Another big deal was buying into the lar­gest liquefied natural gas exporter in the US, Cheniere Energy Inc. RRJ Capital first entered into this investment in 2014, and over time increased its bet on Cheniere to the tune of US$1.7 billion, resulting in an average cost of US$15 per share. Today, Cheniere is trading at US$67. Its clients include Petroliam Nasional Bhd, China Petroleum & Chemical Corp and Indonesia’s PT Pertamina.

Recently, RRJ Capital acquired airline caterer gategroup Holding AG — the No 1 global player in the field. Headquartered in Zurich, Switzerland, gategroup serves more than 700 million passengers annually.
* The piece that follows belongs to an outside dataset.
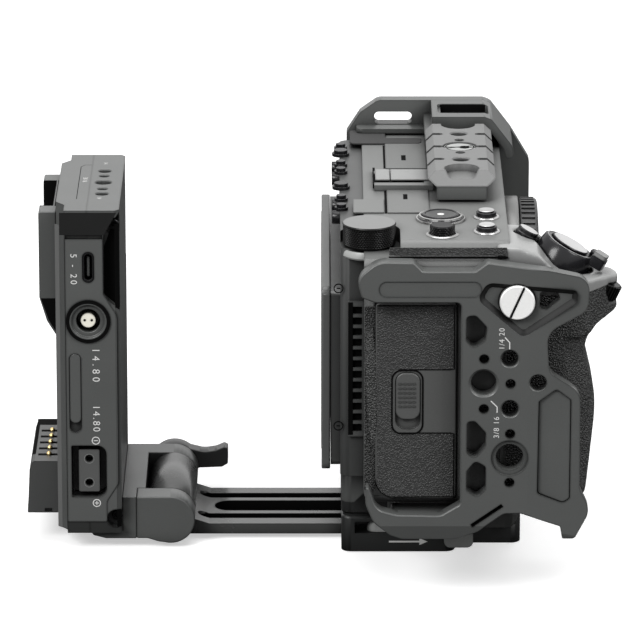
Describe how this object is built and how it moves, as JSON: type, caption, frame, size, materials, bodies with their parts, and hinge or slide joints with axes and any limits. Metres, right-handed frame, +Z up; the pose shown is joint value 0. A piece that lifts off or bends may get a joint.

Last year, gategroup reported 4.9 billion Swiss francs (US$4.92 billion or RM20 billion) in revenue and 343.9 million francs in earnings before interest, taxes, depreciation and amortisation. Although the acquisition price was not made public, a Bloomberg report, quoting people with knowledge of the deal, said the RRJ Capital acquisition valued gategroup at about US$2.8 billion.

 

Fourth fund to be set up next year

Thus far, RRJ Capital has established three funds. The first raised US$2.3 billion and the second US$3.6 billion. The third fund raised US$4.5 billion.

There are plans for a fourth fund but Richard says it will likely come onstream only next year. The aim is to grow capital under management to US$15 billion by next year from US$12 billion at present.
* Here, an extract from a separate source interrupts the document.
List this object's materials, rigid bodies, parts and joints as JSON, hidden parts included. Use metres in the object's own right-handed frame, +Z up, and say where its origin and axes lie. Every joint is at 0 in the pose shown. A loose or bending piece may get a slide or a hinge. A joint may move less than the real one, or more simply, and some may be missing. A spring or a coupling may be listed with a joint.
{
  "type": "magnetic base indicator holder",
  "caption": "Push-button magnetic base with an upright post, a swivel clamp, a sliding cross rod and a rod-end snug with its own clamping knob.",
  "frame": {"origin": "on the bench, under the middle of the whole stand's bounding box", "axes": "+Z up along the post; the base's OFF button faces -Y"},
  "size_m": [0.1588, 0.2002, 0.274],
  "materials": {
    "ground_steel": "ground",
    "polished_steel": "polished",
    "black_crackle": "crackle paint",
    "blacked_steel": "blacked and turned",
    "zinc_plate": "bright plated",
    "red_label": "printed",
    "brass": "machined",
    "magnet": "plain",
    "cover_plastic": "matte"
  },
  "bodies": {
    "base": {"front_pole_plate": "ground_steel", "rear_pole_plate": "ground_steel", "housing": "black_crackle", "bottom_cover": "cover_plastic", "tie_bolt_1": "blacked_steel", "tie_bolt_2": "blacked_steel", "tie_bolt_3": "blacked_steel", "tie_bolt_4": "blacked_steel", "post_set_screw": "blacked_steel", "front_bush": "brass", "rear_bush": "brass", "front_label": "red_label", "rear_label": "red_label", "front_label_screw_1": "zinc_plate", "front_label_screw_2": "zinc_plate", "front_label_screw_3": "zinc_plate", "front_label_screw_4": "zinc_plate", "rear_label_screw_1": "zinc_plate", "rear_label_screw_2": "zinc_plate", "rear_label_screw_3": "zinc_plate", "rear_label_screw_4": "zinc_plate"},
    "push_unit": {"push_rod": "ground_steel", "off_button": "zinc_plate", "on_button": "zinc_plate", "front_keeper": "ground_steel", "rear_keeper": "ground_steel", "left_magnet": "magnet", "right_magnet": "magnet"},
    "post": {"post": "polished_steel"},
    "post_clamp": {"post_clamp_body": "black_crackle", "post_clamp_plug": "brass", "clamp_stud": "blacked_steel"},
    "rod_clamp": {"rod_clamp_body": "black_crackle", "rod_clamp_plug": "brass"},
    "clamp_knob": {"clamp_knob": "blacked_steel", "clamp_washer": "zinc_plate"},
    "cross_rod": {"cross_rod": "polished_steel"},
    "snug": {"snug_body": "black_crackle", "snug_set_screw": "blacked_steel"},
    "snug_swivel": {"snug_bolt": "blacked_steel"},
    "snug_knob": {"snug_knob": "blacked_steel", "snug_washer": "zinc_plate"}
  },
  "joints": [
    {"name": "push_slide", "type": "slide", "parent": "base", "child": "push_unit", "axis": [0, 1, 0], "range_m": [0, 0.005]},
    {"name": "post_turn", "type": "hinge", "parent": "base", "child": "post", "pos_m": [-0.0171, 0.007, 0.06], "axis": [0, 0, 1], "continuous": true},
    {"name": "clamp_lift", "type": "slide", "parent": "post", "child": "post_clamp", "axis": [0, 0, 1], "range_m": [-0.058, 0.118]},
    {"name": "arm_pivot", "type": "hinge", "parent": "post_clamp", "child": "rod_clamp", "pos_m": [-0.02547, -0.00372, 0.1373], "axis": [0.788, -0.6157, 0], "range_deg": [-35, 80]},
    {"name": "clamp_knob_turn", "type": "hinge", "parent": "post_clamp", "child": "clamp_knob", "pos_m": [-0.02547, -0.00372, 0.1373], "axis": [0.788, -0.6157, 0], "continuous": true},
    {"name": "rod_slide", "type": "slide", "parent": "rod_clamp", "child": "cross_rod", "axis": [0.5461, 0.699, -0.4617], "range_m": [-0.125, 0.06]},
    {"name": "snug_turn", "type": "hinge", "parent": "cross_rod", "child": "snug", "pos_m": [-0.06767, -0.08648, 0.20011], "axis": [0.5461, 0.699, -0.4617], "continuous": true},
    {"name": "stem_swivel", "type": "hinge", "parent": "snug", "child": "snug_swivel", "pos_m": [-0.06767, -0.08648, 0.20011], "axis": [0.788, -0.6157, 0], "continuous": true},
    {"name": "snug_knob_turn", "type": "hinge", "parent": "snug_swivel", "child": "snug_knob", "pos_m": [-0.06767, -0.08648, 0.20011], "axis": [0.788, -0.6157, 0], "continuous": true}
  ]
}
“The fourth fund will come after we finish a few more investments. Our last fund was US$4.5 billion and we still have US$1 billion in capital to deploy. We are looking a lot in Europe, Asia in general …  Asean is going to be part of that strategy. We are also looking at newer areas where we can play into the consumer space, packaged food and auto parts such as electric vehicle batteries,” he says.

Although Malaysia fits into its plan, it was the change in government that prompted RRJ Capital to take a serious look. What if there is another change in government within the next 10 years?

“Well, we are not dependent on any government. We are not politicians. We are not politically linked,” says Charles matter-of-factly.